Career Arena League statistics
- Receptions: 95
- Receiving yards: 1,288
- Receiving touchdowns: 20
- Stats at ArenaFan.com

= Anthony Armstrong (American football) =

American football player (born 1983)

Anthony A. Armstrong (born March 29, 1983) is an American former professional football player who was a wide receiver in the National Football League (NFL). He played college football for the West Texas A&M Buffaloes and was signed as an undrafted free agent by the Miami Dolphins in 2008.

He was also a member of the Washington Redskins and Jacksonville Jaguars. Before joining the NFL, Armstrong was a member of the Dallas Desperados of the Arena Football League and the Odessa Roughnecks of the Intense Football League.

==Early life==
Armstrong was born on March 29, 1983, in Greencastle, Indiana. His mother, Gwen Armstrong, worked as an Administration Manager at IBM and his father, Thomas Armstrong, died when Anthony was 2 days short of 6 years old. Anthony is a middle child of 4. He has a brother named Courtney Lee and two sisters, Catrina Scott and Ashley Armstrong . When Anthony was a teenager, he played high school football at Newman Smith High School. During his senior season, he had 11 receptions for 250 yards and three touchdowns and was named to the All-Metrocrest second-team. He also lettered twice as a member of the track and field team and competed in the 100-meter dash.

==College career==
Armstrong attended and played college football at West Texas A&M University, a Division II school in Canyon, Texas. As a freshman, he played in ten games and had 165 yards and one touchdown on 13 catches. The following season, he played in ten games and recorded 24 receptions for 256 yards. As a junior, Armstrong started all 11 games and caught 54 passes for 740 yards and four touchdowns. He was named the LSC South Receiver of the Year and earned first-team All-LSC South honors. In his final college season, Armstrong was named second-team All-LSC as a senior after leading the team with 54 catches for 607 yards and four touchdowns. He finished his four-year letterman career as West Texas A&M's fourth leading receiver with 145 receptions for 1,768 yards and nine touchdowns.

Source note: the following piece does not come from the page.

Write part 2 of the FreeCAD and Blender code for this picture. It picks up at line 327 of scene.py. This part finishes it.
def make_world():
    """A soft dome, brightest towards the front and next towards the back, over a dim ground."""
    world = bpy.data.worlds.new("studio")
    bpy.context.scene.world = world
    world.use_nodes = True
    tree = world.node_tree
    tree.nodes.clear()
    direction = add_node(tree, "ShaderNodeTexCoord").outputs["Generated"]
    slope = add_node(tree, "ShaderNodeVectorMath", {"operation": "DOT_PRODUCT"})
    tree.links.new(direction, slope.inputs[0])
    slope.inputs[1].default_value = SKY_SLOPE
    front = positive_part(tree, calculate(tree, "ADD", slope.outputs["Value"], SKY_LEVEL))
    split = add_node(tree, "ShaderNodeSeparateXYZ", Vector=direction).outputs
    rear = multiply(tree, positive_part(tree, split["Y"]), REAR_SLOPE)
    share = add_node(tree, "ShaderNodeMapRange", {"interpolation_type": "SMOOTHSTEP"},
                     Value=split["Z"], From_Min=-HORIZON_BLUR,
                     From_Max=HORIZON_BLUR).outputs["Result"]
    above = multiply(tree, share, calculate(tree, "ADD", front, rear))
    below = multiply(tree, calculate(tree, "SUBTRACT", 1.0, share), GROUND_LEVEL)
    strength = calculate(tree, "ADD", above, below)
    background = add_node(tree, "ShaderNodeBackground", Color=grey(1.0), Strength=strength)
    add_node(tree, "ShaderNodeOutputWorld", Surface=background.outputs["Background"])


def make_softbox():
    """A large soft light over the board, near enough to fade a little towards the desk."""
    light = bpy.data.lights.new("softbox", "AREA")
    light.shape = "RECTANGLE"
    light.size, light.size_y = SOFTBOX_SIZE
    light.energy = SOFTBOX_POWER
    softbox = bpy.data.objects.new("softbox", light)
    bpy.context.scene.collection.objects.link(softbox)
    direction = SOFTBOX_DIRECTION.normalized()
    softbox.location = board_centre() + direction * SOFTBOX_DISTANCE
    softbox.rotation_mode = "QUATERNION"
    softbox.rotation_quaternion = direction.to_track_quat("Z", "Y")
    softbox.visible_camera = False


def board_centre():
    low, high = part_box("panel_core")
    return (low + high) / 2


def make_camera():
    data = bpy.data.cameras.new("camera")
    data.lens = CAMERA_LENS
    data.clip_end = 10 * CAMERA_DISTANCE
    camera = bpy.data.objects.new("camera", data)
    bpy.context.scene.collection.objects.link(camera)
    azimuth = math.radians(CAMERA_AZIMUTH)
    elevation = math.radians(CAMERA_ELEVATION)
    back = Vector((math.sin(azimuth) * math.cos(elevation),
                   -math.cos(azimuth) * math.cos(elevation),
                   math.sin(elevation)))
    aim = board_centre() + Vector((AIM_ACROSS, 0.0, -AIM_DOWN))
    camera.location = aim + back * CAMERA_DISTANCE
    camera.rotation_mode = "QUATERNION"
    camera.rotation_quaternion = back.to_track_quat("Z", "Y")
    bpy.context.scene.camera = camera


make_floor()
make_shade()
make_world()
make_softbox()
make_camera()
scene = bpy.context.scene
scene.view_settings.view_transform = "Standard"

Armstrong graduated from West Texas A&M with a degree in marketing.

==Arena and Indoor football career==
Armstrong was signed by the Odessa Roughnecks of the Intense Football League in 2006. In 13 games for the Roughnecks, he had 55 receptions for 760 yards and 18 touchdowns and returned seven kickoffs for 166 yards and a touchdown. He was the team's second leading rusher and rushed four times for 39 yards and three touchdowns. Armstrong also had eight tackles, two pass breakups and a fumble recovery on defense. His best game was against the Louisiana Swashbucklers on July 1, 2006, during which he registered 11 receptions for 157 yards and three touchdowns. The Roughnecks won the IFL championship during Armstrong's only season on the team.

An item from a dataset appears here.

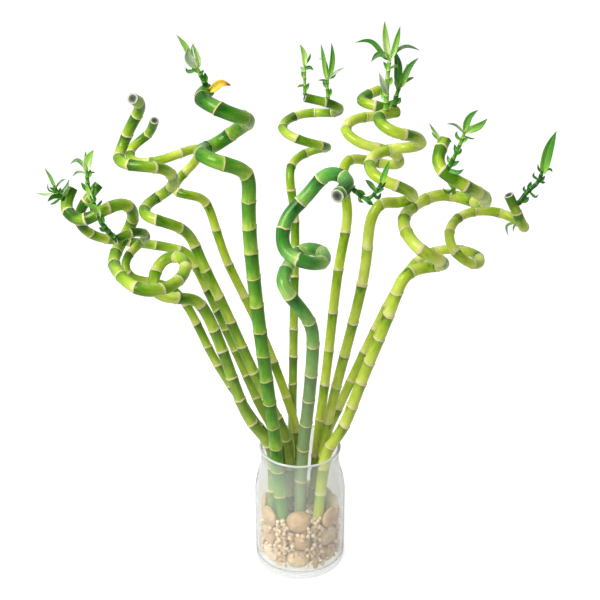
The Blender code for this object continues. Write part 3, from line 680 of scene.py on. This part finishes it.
# Each large leaf: its shoot, its widest half-width, its shade, and its route from base to tip
LEAVES = {
    "leaf_left_thin_top": ("shoot_left_thin", 4.6, 0.9, [
        (-207, -38, 487), (-204, -40, 497), (-199, -40, 505)]),
    "leaf_dark_front_long": ("shoot_dark_front", 3.4, 0.8, [
        (-97, -54, 590), (-104, -56, 607), (-112, -58, 618)]),
    "leaf_dark_front_up": ("shoot_dark_front", 2.4, 0.9, [
        (-93, -54, 591), (-95, -56, 601), (-98, -56, 610)]),
    "leaf_back_centre_left_top": ("shoot_back_centre_left", 3.2, 0.8, [
        (5, 90, 561), (4, 91, 571), (0, 92, 580)]),
    "leaf_back_centre_right_tall": ("shoot_back_centre_right", 3.2, 0.0, [
        (31, 98, 545), (34, 98, 563), (33, 97, 581)]),
    "leaf_back_centre_right_side": ("shoot_back_centre_right", 2.6, 0.3, [
        (28, 98, 545), (25, 99, 564), (22, 100, 579)]),
    "leaf_right_tall_up": ("shoot_right_tall_left", 3.6, 0.9, [
        (83, -22, 593), (80, -23, 610), (79, -23, 624)]),
    "leaf_right_tall_right": ("shoot_right_tall_left", 3.2, 0.5, [
        (87, -22, 592), (91, -21, 606), (94, -20, 619)]),
    "leaf_right_tall_arched": ("shoot_right_tall_left", 2.6, -0.3, [
        (81, -22, 590), (68, -24, 605), (52, -26, 605)]),
    "leaf_right_tall_dark": ("shoot_right_tall_right", 4.5, -0.8, [
        (95, -8, 563), (94, -10, 580), (90, -12, 595)]),
    "leaf_right_tall_outer": ("shoot_right_tall_right", 3.6, 0.2, [
        (99, -8, 562), (104, -6, 575), (114, -4, 586)]),
    "leaf_hooked_front": ("shoot_hooked_front", 3.0, 0.0, [(76, -94, 493), (79, -94, 501), (82, -92, 510)]),
    "leaf_right_wide_right": ("shoot_right_wide_right", 4.0, 0.4, [
        (156, -71, 533), (165, -71, 537), (173, -71, 544)]),
    "leaf_right_wide_up": ("shoot_right_wide_right", 3.4, -0.1, [
        (153, -71, 535), (156, -71, 545), (164, -71, 552)]),
    "leaf_far_right": ("shoot_far_right", 6.0, -0.1, [(255, 42, 460), (258, 42, 479), (265, 42, 501)]),
}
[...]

In 2007, Armstrong joined the Dallas Desperados of the Arena Football League as a practice squad member and was signed to active roster on March 25, 2007. He made his AFL debut against the Austin Wranglers on March 31, 2007, where he recovered an onside kick and returned it 40 yards for the game-winning touchdown. Armstrong was placed on the Reserve/Injured list with a hamstring injury on May 2 and missed the remainder of the season, after recording ten catches for 126 yards and two touchdowns in four games. He played the entire 2008 season with the Desperados and posted 85 catches for 1,148 yards and 18 touchdowns. He additionally returned seven kickoffs for 31 yards helping the team compile a 12–4 regular season record and a berth to the AFL playoffs.

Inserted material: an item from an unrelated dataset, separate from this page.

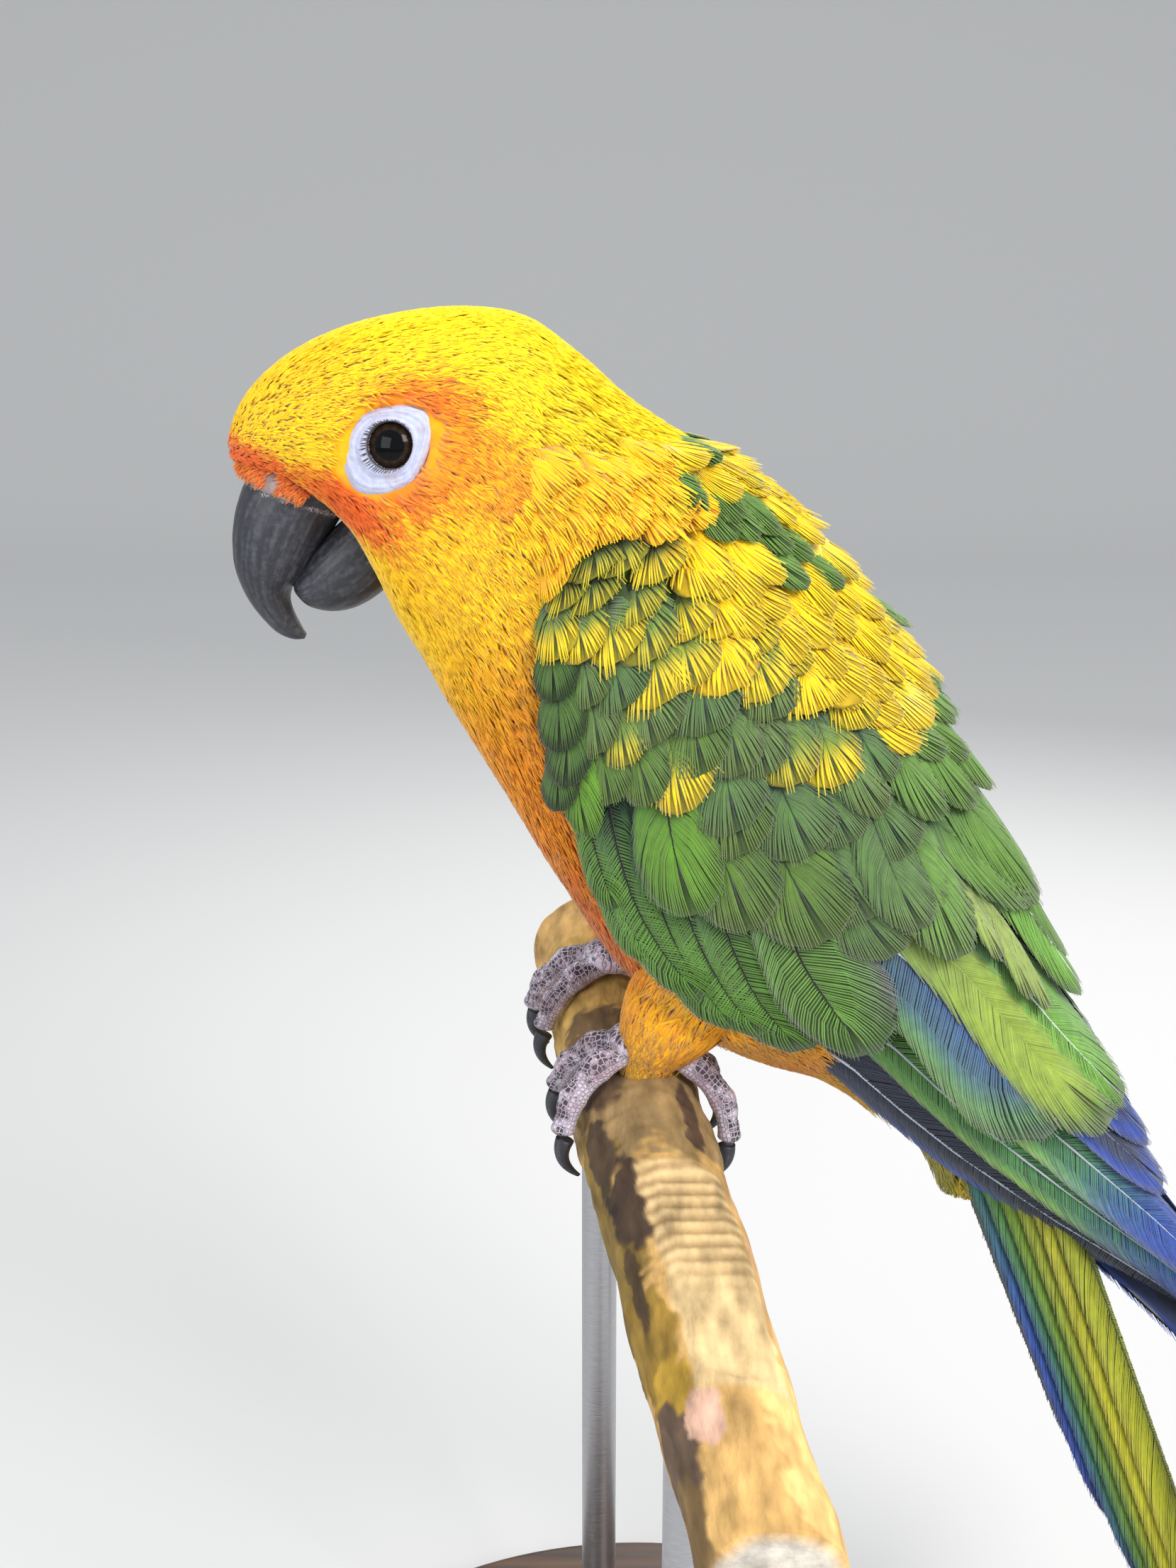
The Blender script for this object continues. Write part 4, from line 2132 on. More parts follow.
@dataclass
class Eye:
    """One eye: the ball, its bare ring and the short lashes round the lid."""

    side: Side
    at: tuple[float, float, float] = (-30.7, -13.9, 207.0)
    looks: tuple[float, float, float] = (-0.2, -0.97, 0.1)
    ball_radius: float = 3.6
    ball_depth: float = 3.1
    lid_radius: float = 2.7
    pupil: float = 1.75
    ring_long: float = 6.3
    ring_short: float = 4.7
    ring_lean: float = math.radians(38)
    ring_offset: tuple[float, float] = (-0.75, -0.45)
    ring_bend: float = 17.0
    ring_thickness: float = 1.4
    profile: tuple[tuple[float, float], ...] = (
        (0.0, -0.25), (0.04, 0.25), (0.1, 0.52), (0.18, 0.56), (0.3, 0.36), (0.42, 0.3),
        (0.55, 0.42), (0.68, 0.5), (0.8, 0.4), (0.92, 0.1), (1.0, -0.25),
    )

    def place(self, back: Array, up: Array, out: Array) -> Array:
        """Points in the eye's own frame: back along the head, up, and out of it.

        Args:
            back: Distance back along the head, in mm.
            up: Distance up, in mm.
            out: Distance out, in mm.

        Returns:
            The points, in mm.
        """
        looks = unit(np.array(self.looks))
        rearward = np.array([1.0, 0, 0])
        rearward = unit(rearward - looks * np.dot(rearward, looks))
        upward = unit(np.cross(rearward, looks))
        upward = upward if upward[2] > 0 else -upward
        left = (np.array(self.at) + np.asarray(back)[..., None] * rearward
                + np.asarray(up)[..., None] * upward + np.asarray(out)[..., None] * looks)
        return left * np.array([1, -self.side.value, 1])

    def build(self) -> None:
        """Builds the ball, the ring and the lashes."""
        name = self.side.name.lower()
        self._ball(name)
        self._ring(name)
        self._lashes(name)

    def _ball(self, name: str) -> None:
        """The eyeball: black pupil, dark brown iris and a dark rim.

        Args:
            name: The side's name.
        """
        def surface(u: Array, v: Array) -> Array:
            """A sphere with its pole looking out.

            Args:
                u: Shares along it, from 0 to 1.
                v: Shares round it, from 0 to 1.

            Returns:
                The points, in mm.
            """
            polar, turn = u * math.pi, v * FULL_TURN
            return self.place(
                self.ball_radius * np.sin(polar) * np.cos(turn),
                self.ball_radius * np.sin(polar) * np.sin(turn),
                self.ball_radius * np.cos(polar) - self.ball_depth,
            )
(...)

==National Football League career==

===Miami Dolphins===
After the Arena Football League season, Armstrong was signed with the Miami Dolphins' practice squad as an unrestricted free agent on July 25, 2008. He stayed on the practice squad the entire season and the 2009 preseason, but was waived August 29, 2009.

===Washington Redskins===

====2009 season====
Armstrong signed with the Washington Redskins on October 21, 2009, and spent the final 10 weeks on the Redskins' practice squad.

====2010 season====
Armstrong made his first regular season NFL career catch for 11 yards on September 12, 2010, in a 13–7 win over the Dallas Cowboys and soon emerged as one of the Redskins' primary deep threats. He recorded a career long 76-yard reception against the Philadelphia Eagles on November 15, 2010, finishing fourth among all receivers with 7 receptions of 40 yards or more for the 2010–2011 season. Among receivers with at least 20 receptions over the season, Armstrong finished third with 19.8 yards/catch.

====2011 season====
In Week 1 against the New York Giants, Armstrong made his first touchdown of the 2011 season.
He would not get another touchdown until Week 12 against the Seattle Seahawks, where he caught a 50-yard touchdown pass from Rex Grossman helping to end the Redskins' six-game losing streak.

====2012 season====
The Redskins released Armstrong on August 31, 2012, for final roster cuts before the start of the 2012 season and he was picked up by the Dolphins.

===Miami Dolphins (second stint)===
On September 1, 2012, Armstrong was claimed off waivers by the Dolphins. He was waived on October 30.

===Jacksonville Jaguars===
Armstrong was signed by the Jacksonville Jaguars on October 31, 2012. He was released by the team on November 12.

===Dallas Cowboys===
After working out with the Dallas Cowboys on November 21, 2012, the team signed Armstrong on November 26. He was released on December 22.

On January 7, 2013, Armstrong signed a one-year, $630,000 contract. He was released on March 27. On April 3, Armstrong re-signed with the Cowboys. He was released by the team on August 31.

===Cleveland Browns===
Armstrong signed with the Cleveland Browns on May 19, 2014.
He was released by the team on August 25.